Le poste de directeur est sur la sellette. Certains, et beaucoup de directeurs, voudraient en faire un supérieur hiérarchique pour que « ça marche mieux ». D’autres, et encore plus de directeurs, veulent rester entre pairs avec les enseignants. Qu’en pensez-vous ?
C’est une question complexe, parce qu’on touche ici à une des spécificités du primaire : on n’a pas de supérieur hiérarchique au quotidien dans les pattes – pour le pire et le meilleur –, on est tous égaux quand se croise dans les couloirs. Quand on voit les soucis de ressources humaines qui peuvent exister dans le secondaire, les relations parfois tendues entre le chef d’établissement et l’équipe enseignante, on se dit qu’on est très bien comme ça en primaire.
Pourtant, je pense qu’un changement de statut du directeur peut être intéressant, si ses prérogatives sont définies très précisément.
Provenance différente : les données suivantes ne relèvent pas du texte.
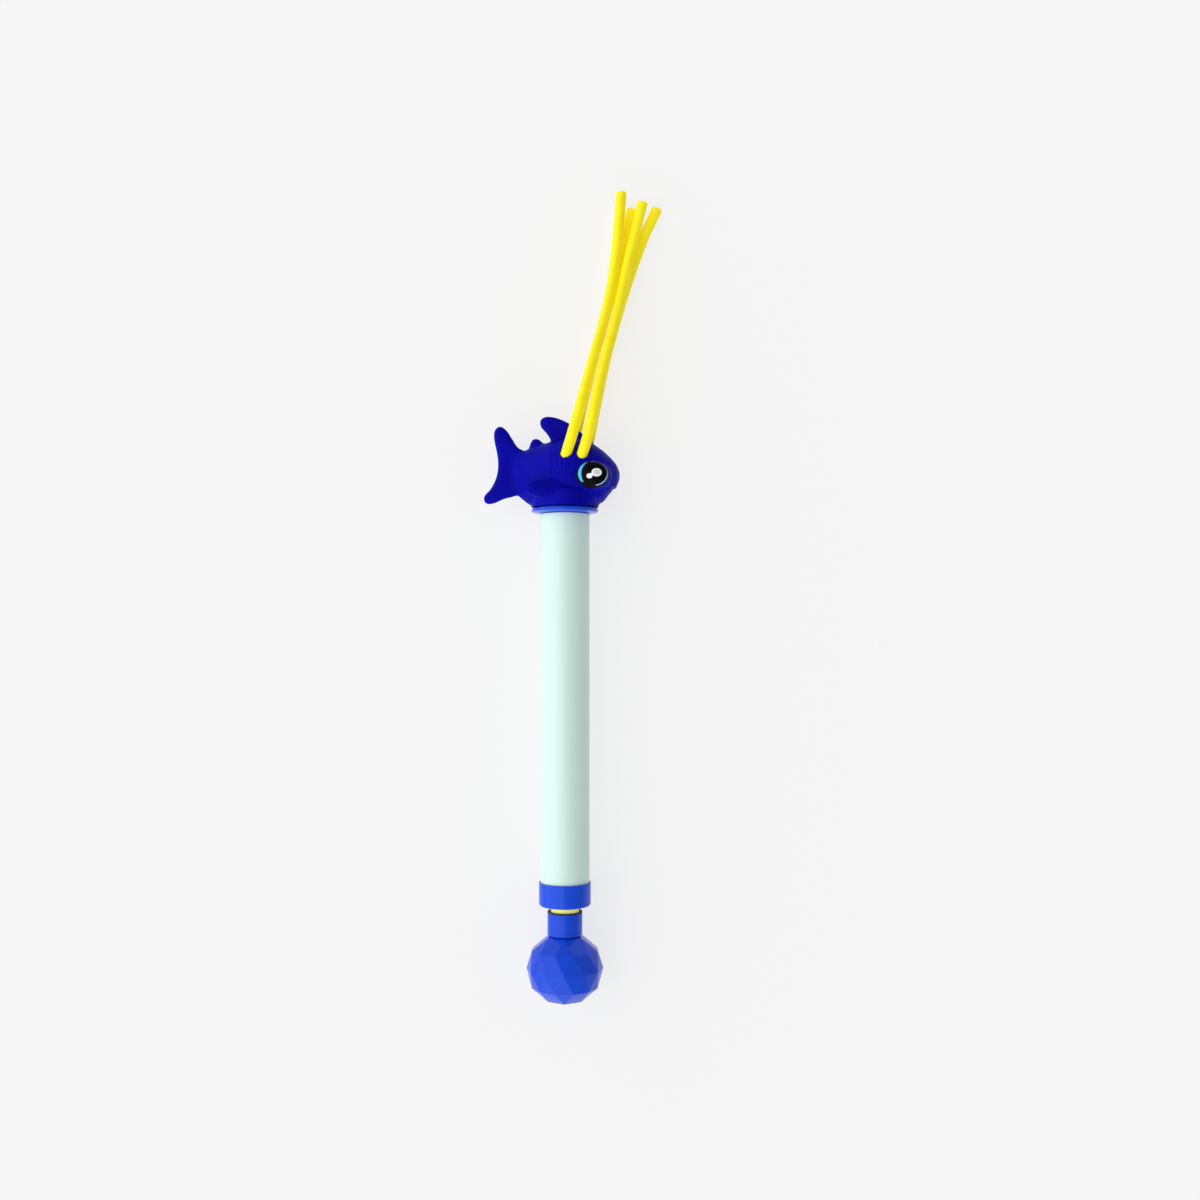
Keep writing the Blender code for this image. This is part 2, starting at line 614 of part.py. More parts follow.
def body_section(station, inset):
    """One ring of the shark's body across X, pulled in by an inset."""
    x, belly, back, half_width = station
    middle = 0.5 * (belly + back)
    tall = 0.5 * (back - belly) - inset
    wide = half_width - inset
    ring = []
    for i in range(SECTION_SIDES):
        angle = 2.0 * math.pi * i / SECTION_SIDES
        c, s = math.cos(angle), math.sin(angle)
        bend = (abs(c) ** SECTION_POWER + abs(s) ** SECTION_POWER) ** (-1.0 / SECTION_POWER)
        ring.append(Vector((x * MM, FLANGE_FRONT + (middle + tall * bend * s) * MM, wide * bend * c * MM)))
    return ring


def loft(shape, sections):
    """Join rings of equal count into one closed skin."""
    rings = [[shape.verts.new(point) for point in section] for section in sections]
    for ring, following in zip(rings, rings[1:]):
        for k in range(SECTION_SIDES):
            after = (k + 1) % SECTION_SIDES
            shape.faces.new((ring[k], ring[after], following[after], following[k]))
    shape.faces.new(rings[0][::-1])
    shape.faces.new(rings[-1])


def body_sections(rear, front, inset):
    """The body's rings between two places along X."""
    return [body_section(station, inset) for station in BODY_STATIONS if rear <= station[0] <= front]


def ellipsoid(name, centre, size, side, lean=0.0):
    """A rounded lump, centre and half sizes in millimetres, mirrored to one side of the shark.

    A lean lifts its tail end away from the body.
    """
    x, y, z = centre
    place = Matrix.Translation((x * MM, FLANGE_FRONT + y * MM, side * z * MM))
    turn = Matrix.Rotation(side * lean, 4, "Y")
    stretch = Matrix.Diagonal((size[0] * MM, size[1] * MM, size[2] * MM, 1.0))

    def build(shape):
        bmesh.ops.create_uvsphere(
            shape, u_segments=16, v_segments=8, radius=1.0, matrix=place @ turn @ stretch)
    return mesh_from(name, build)


def fin(name, outline, thickness):
    """A flat fin from an outline in the shark's middle plane."""
    curve = bpy.data.curves.new(name, "CURVE")
    curve.dimensions = "2D"
    curve.fill_mode = "BOTH"
    curve.extrude = thickness / 2.0
    spline = curve.splines.new("POLY")
    spline.points.add(len(outline) - 1)
    spline.use_cyclic_u = True
    for target, (x, y) in zip(spline.points, outline):
        target.co = (x * MM, FLANGE_FRONT + y * MM, 0.0, 1.0)
    flat = bpy.data.objects.new(name + "_curve", curve)
    CUTTERS.objects.link(flat)
    bpy.context.view_layer.update()
    solid = bpy.data.meshes.new_from_object(flat.evaluated_get(bpy.context.evaluated_depsgraph_get()))
    bpy.data.objects.remove(flat, do_unlink=True)
    shape = bmesh.new()
    shape.from_mesh(solid)
    bmesh.ops.remove_doubles(shape, verts=shape.verts, dist=0.00001)
    bmesh.ops.recalc_face_normals(shape, faces=shape.faces)
    shape.to_mesh(solid)
    shape.free()
    return solid


def collar(shape):
    """The round neck of the head that widens from the flange into the body."""
    depth = COLLAR_HEIGHT - SKIN_START
    middle = FLANGE_FRONT + SKIN_START + depth / 2.0
    turn = Matrix.Translation((0.0, middle, 0.0)) @ Matrix.Rotation(-math.pi / 2.0, 4, "X")
    bmesh.ops.create_cone(
        shape, cap_ends=True, segments=TURN_STEPS, radius1=FLANGE_RADIUS, radius2=FLANGE_RADIUS + COLLAR_FLARE,
        depth=depth, matrix=turn)


def shark_head():
    """The soft hollow head: body, fins and eye bulges joined, then opened for the boss and hoses."""
    first, last = BODY_STATIONS[0][0], BODY_STATIONS[-1][0]
    head = add_part("shark_head", mesh_from("shark_head", lambda shape: loft(
        shape, body_sections(first, last, 0.0))), "shark_vinyl")
    additions = [
        ("collar", mesh_from("collar", collar)),
        ("tail_fin", fin("tail_fin", TAIL_OUTLINE, TAIL_THICKNESS)),
        ("dorsal_fin", fin("dorsal_fin", DORSAL_OUTLINE, DORSAL_THICKNESS)),
        ("finlet", fin("finlet", FINLET_OUTLINE, TAIL_THICKNESS)),
    ]
    for side, label in ((1.0, "near"), (-1.0, "far")):
        additions.append(("eye_bulge_" + label, ellipsoid("eye_bulge", EYE_CENTRE, EYE_SIZE, side)))
        additions.append(("pectoral_" + label, ellipsoid(
            "pectoral", PECTORAL_CENTRE, PECTORAL_SIZE, side, PECTORAL_LEAN)))
    for name, mesh in additions:
        boolean(head, add_cutter(name, mesh), "UNION")
    wall = SKIN_WALL / MM
    cavity = add_cutter("head_cavity", mesh_from("head_cavity", lambda shape: loft(
        shape, body_sections(CAVITY_REAR, CAVITY_FRONT, wall))))
    boolean(head, cavity, "DIFFERENCE")
    mouth = rod_between(
        "boss_opening", (0.0, FLANGE_REAR, 0.0), (0.0, MANIFOLD_FRONT + OPENING_ABOVE_MANIFOLD, 0.0),
        BOSS_RADIUS + FIT, TURN_STEPS)
    boolean(head, add_cutter("boss_opening", mouth), "DIFFERENCE")
    for name, route in HOSE_ROUTES.items():
        start, way = hose_start(route)
        hole = rod_between(name + "_hole", start, start + way * HOSE_HOLE_REACH, HOSE_RADIUS + 3.0 * FIT)
        boolean(head, add_cutter(name + "_hole", hole), "DIFFERENCE")


def main():
    """Build the whole pump."""
    plunger_slide = bpy.data.objects.new("plunger_slide_axis", None)
    PARTS.objects.link(plunger_slide)
    plunger = bpy.data.objects.new("plunger_swivel_axis", None)
    PARTS.objects.link(plunger)
    plunger.parent = plunger_slide
    barrel_tube()
    rear_cap()
    rod_guide_ring()
    head_base()
    manifold_gasket()
    spout_manifold()
    manifold_screws()
    shark_head()
    hoses()
    piston_rod(plunger)
    rod_plug("rod_end_plug", ROD_REAR, ROD_REAR + ROD_PLUG_LENGTH, plunger)
    rod_plug("rod_front_plug", ROD_FRONT - ROD_PLUG_LENGTH, ROD_FRONT, plunger)
    piston_head(plunger_slide, plunger)
    handle_neck(plunger)
    handle_fixing(plunger)
    ball_halves(plunger)


clear_scene()
PARTS = new_collection("water_pump")
CUTTERS = new_collection("cutters")
main()
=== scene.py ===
# %% [markdown]
# # A child's hand water pump with a shark head
#
# The pump is a pale mint barrel with a piston inside it. A faceted blue ball is the handle, and four
# yellow hoses leave a soft vinyl shark head at the other end. It lies on its side, seen from above.
# The frame holds the mechanical parts at their real places, and this script gives them their looks.

import json
import math

import bmesh
import bpy
import numpy as np
from mathutils import Matrix, Vector
from mathutils.bvhtree import BVHTree


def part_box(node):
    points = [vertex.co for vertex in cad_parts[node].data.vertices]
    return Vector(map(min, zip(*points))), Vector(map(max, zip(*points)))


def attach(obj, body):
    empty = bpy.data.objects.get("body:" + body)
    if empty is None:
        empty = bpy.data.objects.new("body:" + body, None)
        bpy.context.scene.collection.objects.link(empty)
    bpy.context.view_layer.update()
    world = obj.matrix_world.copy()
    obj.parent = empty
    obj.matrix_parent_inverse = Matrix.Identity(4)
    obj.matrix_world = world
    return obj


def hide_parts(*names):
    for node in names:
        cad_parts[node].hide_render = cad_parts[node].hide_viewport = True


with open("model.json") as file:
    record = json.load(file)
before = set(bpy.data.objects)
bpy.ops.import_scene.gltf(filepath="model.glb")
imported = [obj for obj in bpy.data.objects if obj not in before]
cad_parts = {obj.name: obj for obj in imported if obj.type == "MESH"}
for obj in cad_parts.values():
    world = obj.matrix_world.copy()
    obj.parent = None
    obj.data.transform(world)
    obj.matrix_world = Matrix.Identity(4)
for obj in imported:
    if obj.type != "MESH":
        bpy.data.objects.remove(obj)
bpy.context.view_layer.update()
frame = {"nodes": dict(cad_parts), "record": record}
MM = 0.001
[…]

Mais que veut-on ? Un directeur qui soit juste un supérieur hiérarchique, à qui on doit rendre des comptes, qui nous évalue, nous note ? Ou un chef d’établissement qui ait les coudées franches administrativement, doublé d’une sorte de « DRH » avec une mission d’accompagnement des enseignants ? Quoiqu’il arrive, il faudra qu’il soit formé à ces nouvelles tâches.
Le directeur de primaire ne pourra de toute façon pas être l’équivalent du principal ou du proviseur de secondaire, ne serait-ce parce qu’il n’y a pas de DHG en primaire.
La figure de l’inspecteur apparait en filigrane. Quel devrait être leur rôle, s’ils doivent en avoir un ?
La première chose à faire est de changer leur nom ! Vous êtes complètement tranquille, vous, quand un inspecteur sonne à votre porte ? Non, vous êtes nerveux et vous vous demandez ce qu’on vous peut vous reprocher ! Je plaisante à moitié, car la bienveillance a du mal à se nicher dans l’appellation même d’inspecteur, alors précisément que ce devrait être leur qualité première : bienveillant avec les enseignants, comme un enseignant doit être bienveillant avec ses élèves. Dans notre circonscription, on a de la chance : l’inspecteur est très apprécié justement parce qu’il est bienveillant, ses visites sont toujours instructives, ses conseils féconds – et ça change tout le rapport qu’on a avec l’idée même d’inspection.
L’autre partie du métier d’inspecteur, c’est de faire appliquer, de faire redescendre depuis le haut de la gigantesque pyramide jusqu’à nous, la base. Et cette position ne doit pas être toujours confortable, car ce qu’on leur demande de faire ne correspond pas nécessairement à ce qu’ils voient sur le terrain : d’un côté il y a la machine administrative, de l’autre de l’humain, encore et toujours, et au milieu, eux.
S’il y a une évolution à apporter à ce métier, c’est peut-être là, dans la répartition de cette double mission : accompagner vraiment les enseignants, être moins des intermédiaires administratifs.
Vous écrivez régulièrement dans un blog qui est lu. Vous publiez un livre qui va rencontrer le succès. Comment ça se passe avec les parents, la hiérarchie, les collègues ?
Je vous dirai ça quand ils seront au courant ! Comme j’écris sous pseudonyme, peu de monde sait ce que je fais. La sortie du livre, avec l’exposition inéluctable qui l’accompagne, va lever une partie du voile. J’ai des relations très cordiales avec les parents, les collègues, la hiérarchie, j’espère que cela va continuer. Je suis toujours le même enseignant !
Dans quelques jours c’est la rentrée. Vous l’appréhendez ?
Comme chaque année, c’est un mélange d’excitation et d’appréhension. Comme je le raconte dans le livre, la rentrée n’est pas franchement ma partie préférée de l’année scolaire ! Cela prend du temps de connaître ses élèves, de mettre les choses en place, c’est intéressant mais le meilleur vient plus tard.
Plus généralement, je suis curieux de voir comment va se mettre en place la relation primaire / collège, au sein du cycle 3, qui comprend désormais la 6ème : j’ai des CM2 cette année, et j’ai hâte de travailler avec mes collègues de collège. Je crois que l’articulation CM2 / 6ème est vraiment décisive pour la suite du collège, et je pense que nous avons beaucoup à gagner à mieux nous connaître et à travailler ensemble.